The Adinkra symbol for Kwatakye Atiko means “Hairstyle of an Asante Warrior.” This symbol was shaved on the back of the chief’s head to signify valor.
“This ancient symbol has four bars – perhaps symbolizing arms and legs – pointing out in opposite directions and two spirals curling in towards the center. The bars remind us to reach out and grasp what can help us or protect ourselves by warding off what cannot. The spirals encourage us to look within ourselves – mind and spirit – for the strength to endure, the wisdom to make the right choices and the patience to await things all in their proper time.”(Bravery-African, www.thehopetree.com).
Everyone benefits from leading their life with bravery and valor. This doesn’t mean that you fear nothing. It simply means that you don’t let fear stop you from your full potential. Remember to be brave when you face struggles and complications throughout life. Those very struggles are what help us grow to become better versions of ourselves when we face them.
The history of people of color in America shows that we are people of bravery, fearlessness and valor. From cultural genocide and slavery to the problems of the 21st century for black people in particular, we have thrived.
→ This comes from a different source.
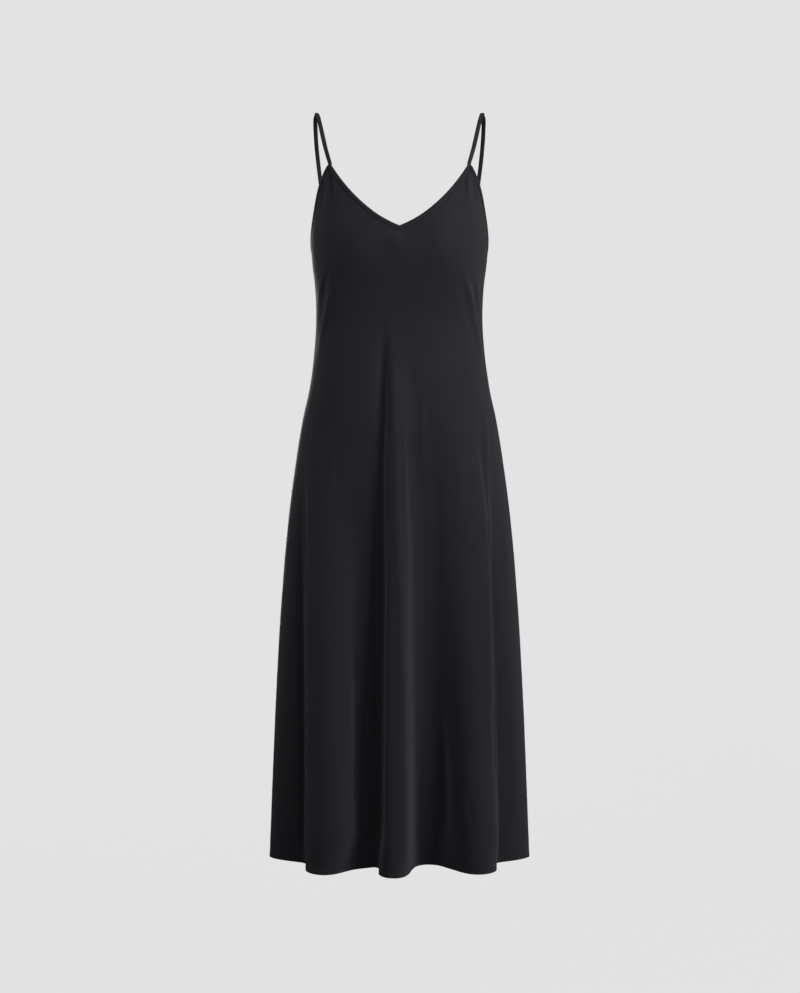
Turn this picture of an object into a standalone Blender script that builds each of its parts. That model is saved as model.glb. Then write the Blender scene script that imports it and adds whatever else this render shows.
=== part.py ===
"""A V-neck slip dress with narrow shoulder straps, filled out as when worn, and empty inside.

The front faces -Y, +X is the right-hand side seen from the front, and +Z is up. The origin is
between the shoulders, level with the undersides of the straps where they cross over them.

Every cloth piece lies on one surface around the body, body_point(angle, height). The angle is 0
at the centre front, 90 degrees at the right-hand side seam and 180 degrees at the centre back.
"""

import math
from collections import namedtuple

import bmesh
import bpy
import numpy as np

# Cloth, in metres.
WALL = 0.0013  # the cloth of the front and the back
SEAM_GAP = 0.0003  # the parting between neighbouring pieces
BINDING_WIDTH = 0.0070  # from the seam to the free edge
BINDING_PROUD = 0.00045  # how far the folded binding stands out on each face of the panel
STRAP_WIDTH = 0.0068
STRAP_THICKNESS = 0.0022
STRAP_EDGE = 0.0008  # how far the strap's rounded edges reach in from each side

# Heights, measured from the undersides of the straps.
HEM = -1.184
UNDERARM = -0.218  # the armhole seam at the side seam
FRONT_APEX = -0.0925  # where the front of a strap is sewn on
BACK_APEX = -0.180
V_POINT = -0.2058  # the neck seam at the centre front
BACK_NECK = -0.2100  # the neck seam at the centre back
LEVEL_BELOW = -0.300  # rows of the panels are level up to here, then rise to the top edge
COLUMNS_TURN = -0.600  # columns of the panels follow the skirt's folds from here to the hem

# The tips of the panels, where the neck seam meets the armhole seam.
FRONT_TIP_X = 0.1090
FRONT_TIP = -0.1003
BACK_TIP_X = 0.1170
BACK_TIP = -0.1862
FRONT_NECK_SLOPE = 0.685  # the V neck rises from its point by this slope and by a power
FRONT_NECK_POWER = 3.2
BACK_NECK_POWER = 2.2
ARM_POWER = 1.8

# The body, from the hem up: half the width at the side seams, the depth in front of them and
# behind them, and the power of the front and of the back, where 2 is an ellipse and more is
# squarer.
Section = namedtuple("Section", "height half_width front back front_power back_power")
SECTIONS = (
    Section(-1.184, 0.2080, 0.090, 0.096, 1.75, 1.80),
    Section(-1.050, 0.2028, 0.093, 0.100, 1.80, 1.85),
    Section(-0.900, 0.1962, 0.096, 0.104, 1.85, 1.90),
    Section(-0.760, 0.1876, 0.099, 0.108, 1.92, 1.98),
    Section(-0.640, 0.1768, 0.102, 0.112, 2.00, 2.05),
    Section(-0.560, 0.1664, 0.104, 0.112, 2.08, 2.12),
    Section(-0.490, 0.1552, 0.104, 0.107, 2.15, 2.18),
    Section(-0.430, 0.1424, 0.102, 0.095, 2.20, 2.20),
    Section(-0.375, 0.1350, 0.099, 0.081, 2.25, 2.25),
    Section(-0.330, 0.1318, 0.100, 0.075, 2.30, 2.30),
    Section(-0.280, 0.1336, 0.108, 0.081, 2.40, 2.38),
    Section(-0.240, 0.1388, 0.115, 0.089, 2.45, 2.45),
    Section(-0.211, 0.1414, 0.115, 0.093, 2.50, 2.50),
    Section(-0.150, 0.1402, 0.107, 0.094, 2.45, 2.50),
    Section(-0.095, 0.1420, 0.094, 0.092, 2.40, 2.50),
    Section(-0.070, 0.1430, 0.087, 0.090, 2.40, 2.50),
)

# Folds of the skirt. Each starts at a height, follows a line from its crest's place there to
# its place at the hem, and grows to its height at the hem. It falls away over a width on either
# side, from 0, a steep round edge, to 1, a soft slope. A valley has a height below zero.
Fold = namedtuple("Fold", "side start x_start x_hem left left_soft right right_soft rise growth")
FRONT, BACK = 1, -1
FOLDS = (
    Fold(FRONT, -0.500, -0.126, -0.118, 0.033, 0.0, 0.075, 1.0, 0.084, 1.2),
    Fold(FRONT, -0.340, -0.004, -0.008, 0.029, 0.0, 0.034, 0.3, 0.087, 1.3),
    Fold(FRONT, -0.480, 0.104, 0.127, 0.070, 0.8, 0.028, 0.0, 0.082, 1.2),
    Fold(FRONT, -0.420, 0.036, 0.043, 0.024, 0.8, 0.036, 1.0, -0.017, 1.0),
    Fold(FRONT, -0.560, -0.050, -0.052, 0.030, 1.0, 0.016, 0.6, 0.010, 1.0),
    Fold(BACK, -0.560, -0.108, -0.116, 0.030, 0.1, 0.062, 0.9, 0.068, 1.2),
    Fold(BACK, -0.520, 0.012, 0.018, 0.052, 0.9, 0.030, 0.1, 0.064, 1.2),
    Fold(BACK, -0.560, 0.112, 0.124, 0.046, 0.8, 0.028, 0.1, 0.070, 1.2),
    Fold(BACK, -0.600, -0.036, -0.040, 0.030, 1.0, 0.026, 1.0, 0.018, 1.0),
)
FOLD_NARROWING = 0.25  # the share by which a fold is narrower where it starts

# A flank's two powers, from a steep round edge to a soft slope.
FLANK_REACH = (1.6, 1.0)
FLANK_FALL = (0.8, 2.0)

# Soft fullness of the front over the bust, raised from the surface on both sides.
Fullness = namedtuple("Fullness", "x height spread_x spread_z rise")
FULLNESS = (Fullness(0.066, -0.215, 0.036, 0.042, 0.006),)

# The strap's centre line from the front apex to the back apex: how far out, back and up.
StrapPoint = namedtuple("StrapPoint", "x y z")
STRAP_FRONT = (
    StrapPoint(0.1157, -0.0600, -0.0637),
    StrapPoint(0.1202, -0.0510, -0.0450),
    StrapPoint(0.1248, -0.0390, -0.0240),
    StrapPoint(0.1290, -0.0260, -0.0070),
)
STRAP_BACK = (
    StrapPoint(0.1350, 0.0080, -0.0040),
    StrapPoint(0.1362, 0.0250, -0.0160),
    StrapPoint(0.1361, 0.0430, -0.0390),
    StrapPoint(0.1341, 0.0600, -0.0680),
    StrapPoint(0.1296, 0.0720, -0.1050),
    StrapPoint(0.1236, 0.0750, -0.1450),
)
STRAP_TOP_X = 0.1322
STRAP_SEAT = (-0.0130, -0.0050)  # from front to back, the level stretch on the shoulder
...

In order to continue to in the upward direction we need more warriors. We need more people, especially men, to bring forth intellectual bravery to lead us in the right direction.
November has been designated “No-Shave November” to give awareness and support to fighting cancer. Cancer is one of the scariest illnesses in the world, and rightly so. As of 2016, the Centers for Disease Control (CDC) has named it as the second leading cause of death in the United States at 595,930 lives. Regardless of the type of cancer that a person develops, the diagnosis is terrifying and life changing. Even though there is a high death rate, you can survive cancer. There are many warriors who have dealt with this opponent head on and have come out victorious. No-Shave November was made by no-shave.org.
Cancer is one of many adversaries in the world where bravery and valor is needed. Whether it’s fighting injustices in the world, being diagnosed with any disease, or simply living life we have to dig into our “Kwatakye Atiko.”
Agbo, A. 2015. Values of Adinkra Symbols. Ebony Designs.
Health, United States, 2016. US Department of Health and Human Services. cdc.gov. May, 2017.